The Queen might have been introduced to the Borg long after Species 125 was classified. She may be a relatively new Borg adaptation; an unwanted emergent feature; or even an outside entity that infiltrated the Collective and took over.

Timo Saloniemi

Timo, I don't always agree with you, but I do respect your opinion on things Star Trek. So please, back to the original question. Could the Borg's interest in the Federation been enhanced by the events in "Q Who?".
The Wormhole,
...but the timing of TBOBW being only a little over a year after Q Who shouldn't really be ignored, either. Yes, the Borg were already scouting around the Alpha Quadrant but weren't making any real moves towards the Federation. Then they encounter the Enterprise, which is likely lots more advanced than the Raven or even the Tombaugh. Add onto that from the Borg's perspective right when they're kicking the Enterprise's ass it suddenly disappears. This probably sets off so many red flags for the Collective and reclassifies the Federation as a priority target.

Anwar,
The Borg attacked the Neutral Zone bases back in TNG S1, but they decided after analyzing things that they weren't worth their time.

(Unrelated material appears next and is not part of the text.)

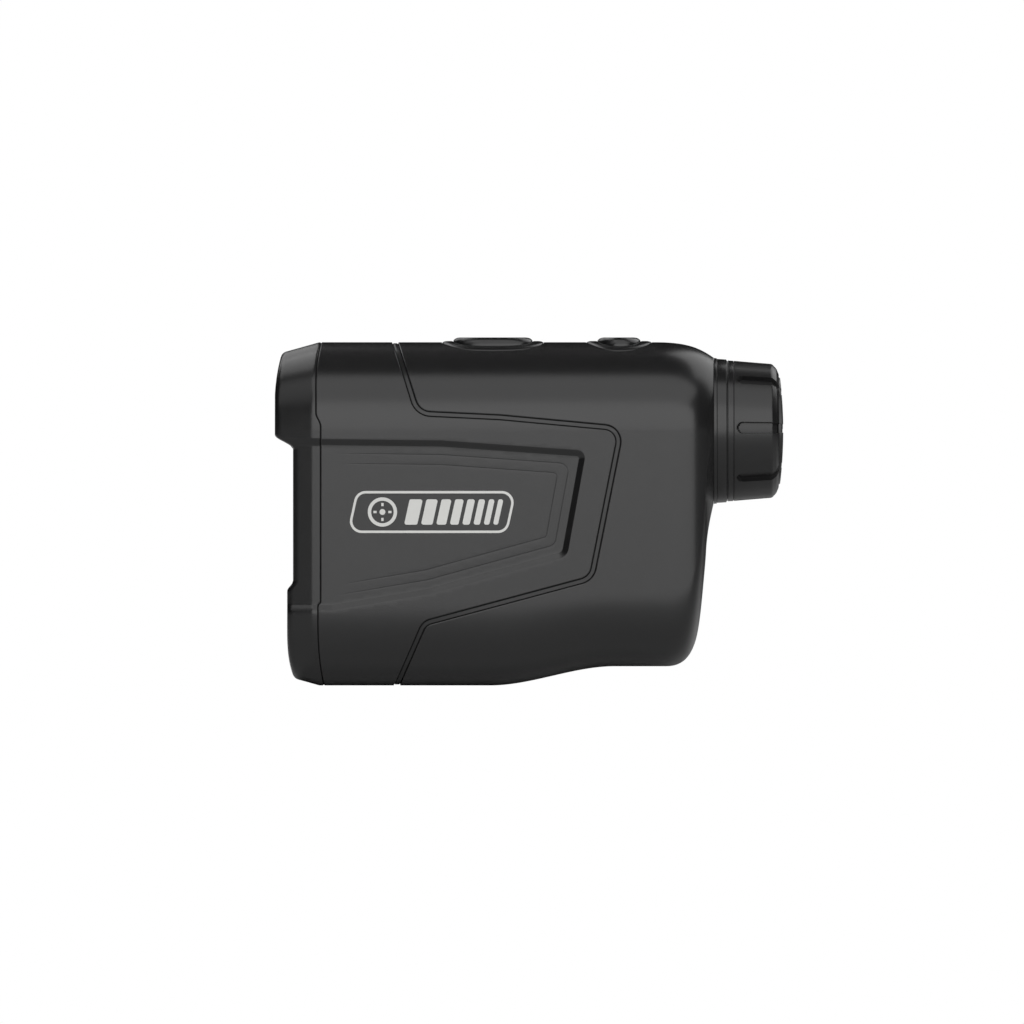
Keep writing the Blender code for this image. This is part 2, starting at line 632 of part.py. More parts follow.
def make_prisms():
    """Erecting prisms in their holder, the laser that joins the view through them, and the display."""
    base, top = EYE_AXIS - 9.5, EYE_AXIS + 9.5
    beam = FRONT + LASER_STATION
    extruded("half_penta_prism", "clear_glass", [(44.0, base), (44.0, top), (50.0, top), (61.0, base)],
             -PRISM_HALF, PRISM_HALF)
    extruded("roof_prism", "clear_glass", [(50.8, top), (69.0, top), (69.0, base + 4), (61.8, base)],
             -PRISM_HALF, PRISM_HALF)
    holder = block("prism_holder", "frame_plastic", (43.0, -11.2, DECK_TOP + GAP), (70.0, 11.2, 61.0))
    inner = PRISM_HALF + GAP
    shape(holder, block("prism_space", None, (42.0, -inner, base - GAP), (71.0, inner, 66.0)))
    shape(holder, turned("holder_hole", None, bore_profile(0, 6, BEAM_RADIUS), DECK_TOP - 0.5, SIDES, 0,
                         beam, True))
    laser = [(0, 3.3), (8.2, 3.3), (8.2, 4.3), (0, 4.3)]
    turned("laser_tube", "brass", laser, 27.3, SIDES, 0, beam, True)
    turned("laser_diode", "steel", bore_profile(0, 3, 3.0), 27.6, SIDES_SMALL + 4, 0, beam, True)
    turned("laser_collimator", "coated_glass", [(-0.5, 0), (0, 3.0), (1.6, 3.0), (2.3, 1.6), (2.5, 0)], 32.4,
           SIDES_SMALL + 4, 0, beam, True)
    block("lcd_display", "clear_glass", (75.9, -7.5, 44.6), (77.5, 7.5, 59.6))
    tube("field_stop", "black_anodised", 77.8, 78.8, 5.6, 9.4, EYE_AXIS)


def make_boards():
    """Main board with its screws, its processor and the coil of the voltage converter."""
    board = block("main_board", "board_green", (43.0, 12.2, 12.0), (78.0, 13.4, 32.6))
    for number, station in enumerate(BOARD_SCREWS, 1):
        hole = turned(f"board_hole_{number}", None, bore_profile(-2, 2, 1.1), BOARD_SCREW_HEIGHT, SIDES_SMALL,
                      12.8, FRONT + station)
        hole.rotation_euler = (0, 0, math.pi / 2)
        shape(board, hole)
        screw = [(-4.3, 0), (-4.3, 0.75), (0, 0.75), (0, 1.5), (1.1, 1.5), (1.1, 0)]
        item = turned(f"board_screw_{number}", "steel", screw, BOARD_SCREW_HEIGHT, SIDES_SMALL, 13.7,
                      FRONT + station)
        item.rotation_euler = (0, 0, math.pi / 2)
    block("mcu_chip", "chip_black", (55.0, 13.7, 16.0), (64.0, 15.0, 25.0))
    block("boost_coil", "chip_black", (68.0, 13.7, 18.0), (74.0, 16.2, 24.0))


def make_battery():
    """Cell in its sleeve between a conical spring and the contact of the screw cap."""
    axis = BATTERY_AXIS
    sleeve = along((46.6, 1.5), (46.6, SLEEVE_OUTER), (81.8, SLEEVE_OUTER), (81.8, SLEEVE_INNER),
                   (48.2, SLEEVE_INNER), (48.2, 1.5))
    turned("battery_sleeve", "frame_plastic", sleeve, axis, SIDES_FINE)
    cell = along((51.6, 0), (51.6, BATTERY_RADIUS), (77.8, BATTERY_RADIUS), (77.8, 3.0), (78.6, 3.0),
                 (78.6, 0))
    turned("battery", "battery_wrap", cell, axis, SIDES_FINE)
    curve = bpy.data.curves.new("battery_spring", "CURVE")
    curve.dimensions = "3D"
    curve.bevel_depth = 0.25 * MM
    curve.bevel_resolution = 2
    curve.use_fill_caps = True
    spline = curve.splines.new("POLY")
    turns, per_turn = 3, 12
    spline.points.add(turns * per_turn)
    for i, point in enumerate(spline.points):
        a = 2 * math.pi * i / per_turn
        radius = 6.6 - 0.09 * i
        x = FRONT + 48.8 + 2.2 * i / (turns * per_turn)
        point.co = (x * MM, radius * math.cos(a) * MM, (axis + radius * math.sin(a)) * MM, 1)
    spring = bpy.data.objects.new("battery_spring", curve)
    curve.materials.append(finish_material("battery_spring", "steel"))
    bpy.context.collection.objects.link(spring)
    rod("battery_contact", "brass", 78.9, 79.3, 5.2, axis)
    tube("battery_cap_seal", "rubber", 82.1, 82.9, 7.6, 8.7, axis)
    cap = along((79.6, 0), (79.6, 7.3), (83.2, 7.3), (83.2, CAP_RADIUS), (85.1, CAP_RADIUS),
                (85.5, CAP_RADIUS - 0.4), (85.5, 0))
    lid = turned("battery_cap", "soft_black", cap, axis, SIDES_FINE)
    shape(lid, block("coin_slot", None, (84.3, -6.2, axis - 0.9), (87.0, 6.2, axis + 0.9)))


def make_eyepiece():
    """Fixed collar, the turning ring with its eyecup, and the lens cell they drive in and out."""
    axis = EYE_AXIS
    collar = along((86.6, TUBE_INNER), (98.2, TUBE_INNER), (98.2, 11.1), (92.35, 11.1), (92.35, 14.4),
                   (91.95, COLLAR_RADIUS), (90.3, COLLAR_RADIUS), (90.05, 14.6), (90.05, TUBE_OUTER),
                   (82.6, TUBE_OUTER), (82.6, TUBE_INNER))
    body = turned("eyepiece_collar", "soft_black", collar, axis, SIDES_FINE)
    shape(body, block("pin_slot", None, (94.0, -1.0, axis - 13.0), (98.0, 1.0, axis - 9.0)))
    tube("collar_nut", "black_anodised", 83.8, 86.0, TUBE_OUTER + GAP, 14.2, axis)
    tube("collar_o_ring", "rubber", 89.0, 89.85, 12.7, 13.9, axis, SIDES_FINE)

    ring = along((92.65, 11.4), (94.1, 11.4), (94.1, 11.9), (97.9, 11.9), (97.9, 11.4), (98.5, 11.4),
                 (98.5, 10.6), (99.5, 10.6), (99.5, RING_SLEEVE), (93.6, RING_SLEEVE), (93.6, 14.45),
                 (92.65, 14.45))
    turned("diopter_ring", "soft_black", ring, axis, SIDES_FINE)

    cup = along((93.9, EYECUP_BORE), (93.9, 14.36), (101.2, 13.75), (102.2, 13.3), (102.9, 12.3),
                (103.3, 10.9), (104.0, 10.3), (104.0, 9.6), (101.5, 9.0), (99.8, 9.0), (99.8, EYECUP_BORE))
    eyecup = turned("eyecup", "rubber", cup, axis, 32)
    eyecup.location = (0, 0, axis * MM)
    for i in range(EYECUP_SLOTS):
        angle = math.radians(SLOT_OFFSET_DEG + 360 / EYECUP_SLOTS * i)
        slot = block(f"cup_slot_{i}", None, (0.0, 0.0, 0.0), (13.0, SLOT_WIDTH, 2.0))
        radius = SLOT_FLOOR + 1.0
        place = (FRONT + 101.1, radius * math.sin(angle), axis + radius * math.cos(angle))
        slot.location = Vector(place) * MM
        slot.rotation_euler = (-angle, 0, 0)
        shape(eyecup, slot)

    cell = along((85.0, 8.5), (97.2, 8.5), (97.2, CELL_OUTER), (83.6, CELL_OUTER), (83.6, 7.4), (85.0, 7.4))
    holder = turned("eyepiece_cell", "black_anodised", cell, axis, SIDES_FINE)
    pin = bore_profile(0, 2.6, 0.6)
    turned("guide_pin", "steel", pin, axis - 11.6, SIDES_SMALL - 4, 0, FRONT + 96.0, True)
    shape(holder, turned("pin_hole", None, bore_profile(0, 3.5, 0.85), axis - 11.0, SIDES_SMALL, 0,
                         FRONT + 96.0, True))
    lens("field_lens", 86.6, 88.2, EYE_LENS_RADIUS, 1.2, 0.4, axis)
    tube("cell_spacer", "black_anodised", 88.5, 91.6, 7.2, EYE_LENS_RADIUS, axis)
    lens("eye_lens", 91.9, 93.9, EYE_LENS_RADIUS, 0.5, 1.4, axis)
    tube("cell_retainer", "black_anodised", 94.2, 95.0, 7.2, EYE_LENS_RADIUS, axis)


def main():
    clear_scene()
    make_bezel()
    make_housings()
    make_buttons()
    make_front_optics()
    make_frame()
    make_prisms()
    make_boards()
    make_battery()
    make_eyepiece()


main()
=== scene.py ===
"""Looks of the hand-held laser rangefinder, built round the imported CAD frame.

Sizes are millimetres, turned into metres by MM when a mesh is made. Stations
are measured along +X from the front of the hood. The body's surface has the
coordinates v, along it to the rear, and t, round it from top to foot.
"""
import json
import math

import bmesh
import bpy
import numpy as np
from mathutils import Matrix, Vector
from mathutils.geometry import delaunay_2d_cdt


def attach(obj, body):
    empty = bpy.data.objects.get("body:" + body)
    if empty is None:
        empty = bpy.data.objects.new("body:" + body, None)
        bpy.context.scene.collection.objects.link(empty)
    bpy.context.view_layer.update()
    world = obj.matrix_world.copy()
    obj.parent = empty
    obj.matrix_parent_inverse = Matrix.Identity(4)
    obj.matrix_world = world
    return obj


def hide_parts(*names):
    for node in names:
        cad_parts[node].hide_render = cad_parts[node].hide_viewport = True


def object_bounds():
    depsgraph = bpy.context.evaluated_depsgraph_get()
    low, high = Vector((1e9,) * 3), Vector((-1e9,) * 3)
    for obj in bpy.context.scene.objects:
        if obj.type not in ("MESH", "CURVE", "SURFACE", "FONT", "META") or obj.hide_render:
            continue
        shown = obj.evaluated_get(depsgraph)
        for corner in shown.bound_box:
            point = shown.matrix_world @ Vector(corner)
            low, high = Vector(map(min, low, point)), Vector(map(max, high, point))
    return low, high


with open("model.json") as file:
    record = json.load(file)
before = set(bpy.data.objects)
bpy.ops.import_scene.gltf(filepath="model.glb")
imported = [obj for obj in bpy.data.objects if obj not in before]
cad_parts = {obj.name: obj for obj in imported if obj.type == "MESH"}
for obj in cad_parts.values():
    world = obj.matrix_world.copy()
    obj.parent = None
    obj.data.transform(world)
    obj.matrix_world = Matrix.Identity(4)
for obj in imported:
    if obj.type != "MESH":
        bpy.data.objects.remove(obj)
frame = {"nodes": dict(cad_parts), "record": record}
cad_low, cad_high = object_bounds()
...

Then Q teleported them out to J-25 while a Cube had finished assimilating a world, which made them think "Wait, how'd they get out here? Our assimilation studies showed they weren't capable of that!" and gave chase.

Then they see the Ent-D get teleported away which makes them think "Whoa, how did they do that?! We better get back there and check these guys out more!"

So the same Cube from J-25 then goes back to Fed space, taking a little while to get there since they don't have a Transwarp Conduit to the Federation built just yet.

They assimilate Picard and find out that it was all because of Q. Either they figure that a species that Q deals with is worth assimilating or they just figure that since they're there they may as well add a new foothold for the Collective in the Alpha Quadrant.

They get stopped, and since the Feds are on the other end of the Galaxy they don't think it's worth it to continually send Cubes since they have other stuff in their Home turf to deal with. So they only bother sending another Cube years later in FC.